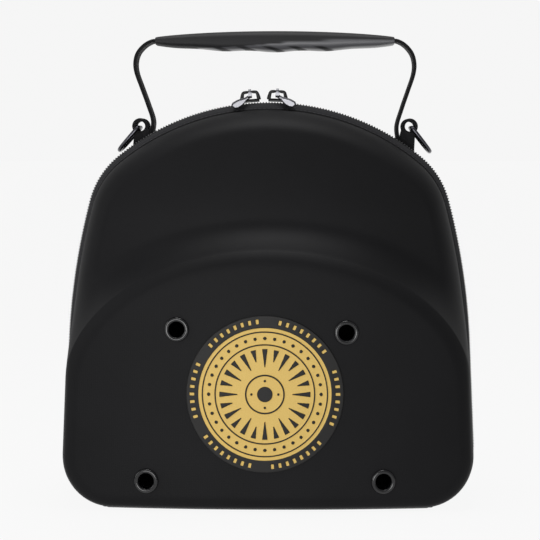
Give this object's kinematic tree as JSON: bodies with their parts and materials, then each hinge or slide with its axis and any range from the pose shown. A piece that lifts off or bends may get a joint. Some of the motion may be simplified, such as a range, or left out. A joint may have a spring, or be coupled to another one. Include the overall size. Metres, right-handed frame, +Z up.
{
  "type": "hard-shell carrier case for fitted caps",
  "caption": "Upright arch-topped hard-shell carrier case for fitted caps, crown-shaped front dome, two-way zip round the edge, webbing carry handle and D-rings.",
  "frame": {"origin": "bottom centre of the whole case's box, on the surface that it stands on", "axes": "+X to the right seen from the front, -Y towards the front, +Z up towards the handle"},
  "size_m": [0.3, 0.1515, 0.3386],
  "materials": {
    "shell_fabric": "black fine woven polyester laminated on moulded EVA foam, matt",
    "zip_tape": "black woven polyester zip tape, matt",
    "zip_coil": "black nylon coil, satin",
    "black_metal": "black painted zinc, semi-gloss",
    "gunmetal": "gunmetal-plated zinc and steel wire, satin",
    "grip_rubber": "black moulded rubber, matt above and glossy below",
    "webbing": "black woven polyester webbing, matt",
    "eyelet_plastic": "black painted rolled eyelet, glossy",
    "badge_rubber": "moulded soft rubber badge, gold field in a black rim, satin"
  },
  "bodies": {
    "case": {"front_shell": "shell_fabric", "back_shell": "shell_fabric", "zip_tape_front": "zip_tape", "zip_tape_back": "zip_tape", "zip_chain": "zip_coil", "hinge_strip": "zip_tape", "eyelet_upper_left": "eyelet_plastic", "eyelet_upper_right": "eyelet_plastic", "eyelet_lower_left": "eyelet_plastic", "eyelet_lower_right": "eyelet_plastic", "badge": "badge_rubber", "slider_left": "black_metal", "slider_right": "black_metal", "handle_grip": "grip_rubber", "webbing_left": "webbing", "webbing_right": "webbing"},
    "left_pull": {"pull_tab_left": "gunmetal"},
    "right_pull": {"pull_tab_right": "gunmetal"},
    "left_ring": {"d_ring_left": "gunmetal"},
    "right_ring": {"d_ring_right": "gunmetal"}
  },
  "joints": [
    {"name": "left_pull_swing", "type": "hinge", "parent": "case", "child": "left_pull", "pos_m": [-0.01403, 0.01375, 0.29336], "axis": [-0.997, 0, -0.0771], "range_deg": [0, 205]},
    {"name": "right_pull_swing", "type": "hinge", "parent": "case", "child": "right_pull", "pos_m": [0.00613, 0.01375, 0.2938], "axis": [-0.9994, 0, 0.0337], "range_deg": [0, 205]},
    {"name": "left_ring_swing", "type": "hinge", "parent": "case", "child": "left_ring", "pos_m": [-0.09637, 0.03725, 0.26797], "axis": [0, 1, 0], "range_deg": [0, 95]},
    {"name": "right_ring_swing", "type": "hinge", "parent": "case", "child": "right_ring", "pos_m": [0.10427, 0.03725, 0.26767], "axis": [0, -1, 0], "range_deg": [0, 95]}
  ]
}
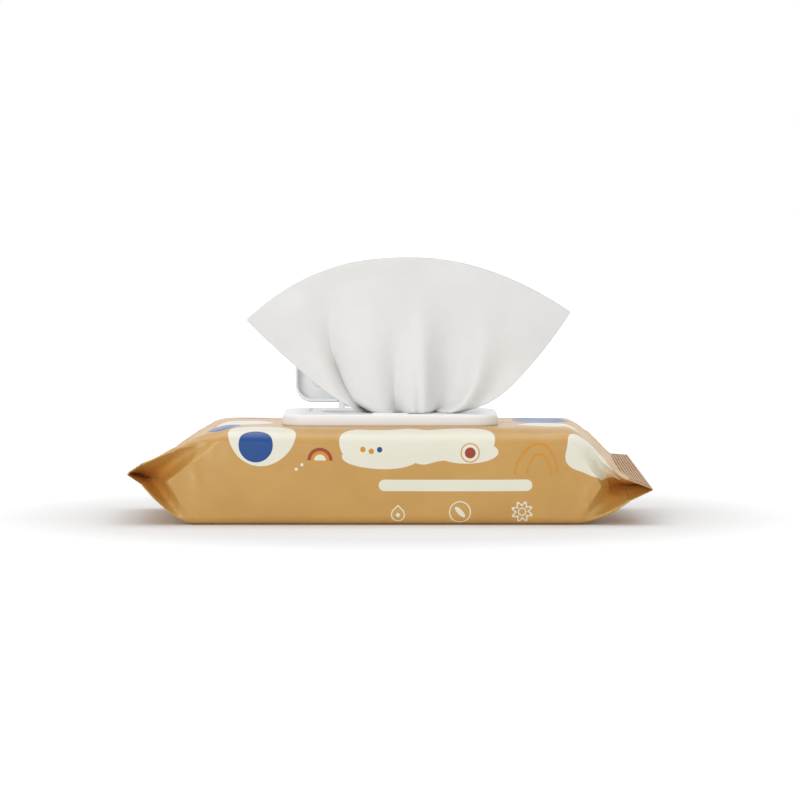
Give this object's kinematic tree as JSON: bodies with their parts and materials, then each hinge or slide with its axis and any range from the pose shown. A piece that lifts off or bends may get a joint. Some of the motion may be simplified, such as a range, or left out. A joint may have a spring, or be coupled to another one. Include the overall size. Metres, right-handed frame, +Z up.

> **WHAT YOU NEED TO DO**: Repeat the records above exactly as they appear.

> **THE REPLY**:
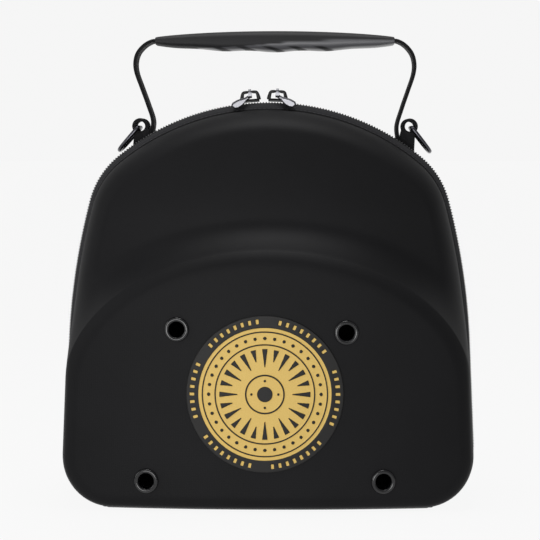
Give this object's kinematic tree as JSON: bodies with their parts and materials, then each hinge or slide with its axis and any range from the pose shown. A piece that lifts off or bends may get a joint. Some of the motion may be simplified, such as a range, or left out. A joint may have a spring, or be coupled to another one. Include the overall size. Metres, right-handed frame, +Z up.
{
  "type": "hard-shell carrier case for fitted caps",
  "caption": "Upright arch-topped hard-shell carrier case for fitted caps, crown-shaped front dome, two-way zip round the edge, webbing carry handle and D-rings.",
  "frame": {"origin": "bottom centre of the whole case's box, on the surface that it stands on", "axes": "+X to the right seen from the front, -Y towards the front, +Z up towards the handle"},
  "size_m": [0.3, 0.1515, 0.3386],
  "materials": {
    "shell_fabric": "black fine woven polyester laminated on moulded EVA foam, matt",
    "zip_tape": "black woven polyester zip tape, matt",
    "zip_coil": "black nylon coil, satin",
    "black_metal": "black painted zinc, semi-gloss",
    "gunmetal": "gunmetal-plated zinc and steel wire, satin",
    "grip_rubber": "black moulded rubber, matt above and glossy below",
    "webbing": "black woven polyester webbing, matt",
    "eyelet_plastic": "black painted rolled eyelet, glossy",
    "badge_rubber": "moulded soft rubber badge, gold field in a black rim, satin"
  },
  "bodies": {
    "case": {"front_shell": "shell_fabric", "back_shell": "shell_fabric", "zip_tape_front": "zip_tape", "zip_tape_back": "zip_tape", "zip_chain": "zip_coil", "hinge_strip": "zip_tape", "eyelet_upper_left": "eyelet_plastic", "eyelet_upper_right": "eyelet_plastic", "eyelet_lower_left": "eyelet_plastic", "eyelet_lower_right": "eyelet_plastic", "badge": "badge_rubber", "slider_left": "black_metal", "slider_right": "black_metal", "handle_grip": "grip_rubber", "webbing_left": "webbing", "webbing_right": "webbing"},
    "left_pull": {"pull_tab_left": "gunmetal"},
    "right_pull": {"pull_tab_right": "gunmetal"},
    "left_ring": {"d_ring_left": "gunmetal"},
    "right_ring": {"d_ring_right": "gunmetal"}
  },
  "joints": [
    {"name": "left_pull_swing", "type": "hinge", "parent": "case", "child": "left_pull", "pos_m": [-0.01403, 0.01375, 0.29336], "axis": [-0.997, 0, -0.0771], "range_deg": [0, 205]},
    {"name": "right_pull_swing", "type": "hinge", "parent": "case", "child": "right_pull", "pos_m": [0.00613, 0.01375, 0.2938], "axis": [-0.9994, 0, 0.0337], "range_deg": [0, 205]},
    {"name": "left_ring_swing", "type": "hinge", "parent": "case", "child": "left_ring", "pos_m": [-0.09637, 0.03725, 0.26797], "axis": [0, 1, 0], "range_deg": [0, 95]},
    {"name": "right_ring_swing", "type": "hinge", "parent": "case", "child": "right_ring", "pos_m": [0.10427, 0.03725, 0.26767], "axis": [0, -1, 0], "range_deg": [0, 95]}
  ]
}
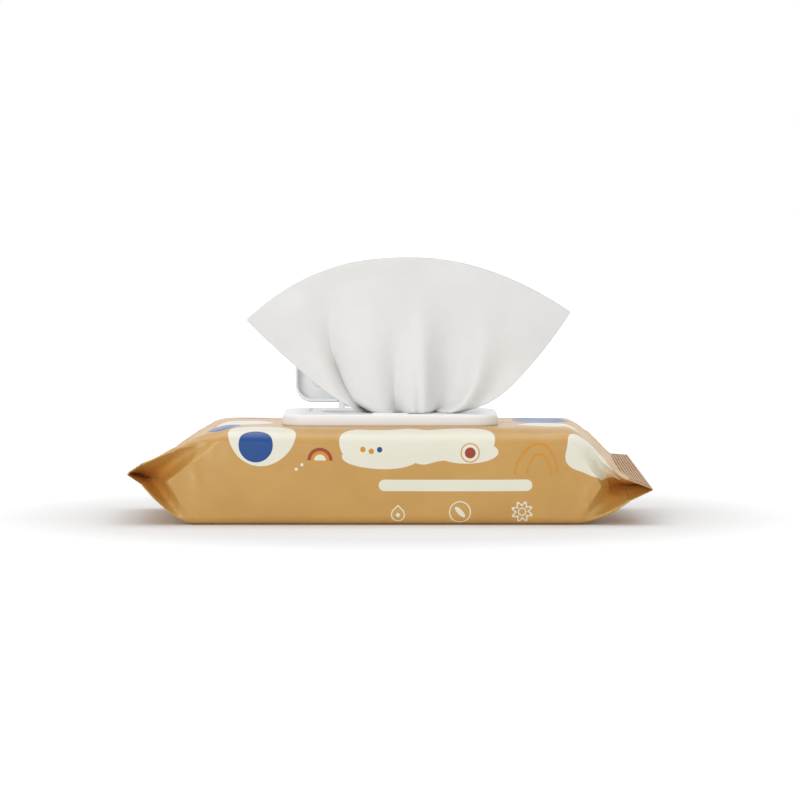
Give this object's kinematic tree as JSON: bodies with their parts and materials, then each hinge or slide with its axis and any range from the pose shown. A piece that lifts off or bends may get a joint. Some of the motion may be simplified, such as a range, or left out. A joint may have a spring, or be coupled to another one. Include the overall size. Metres, right-handed frame, +Z up.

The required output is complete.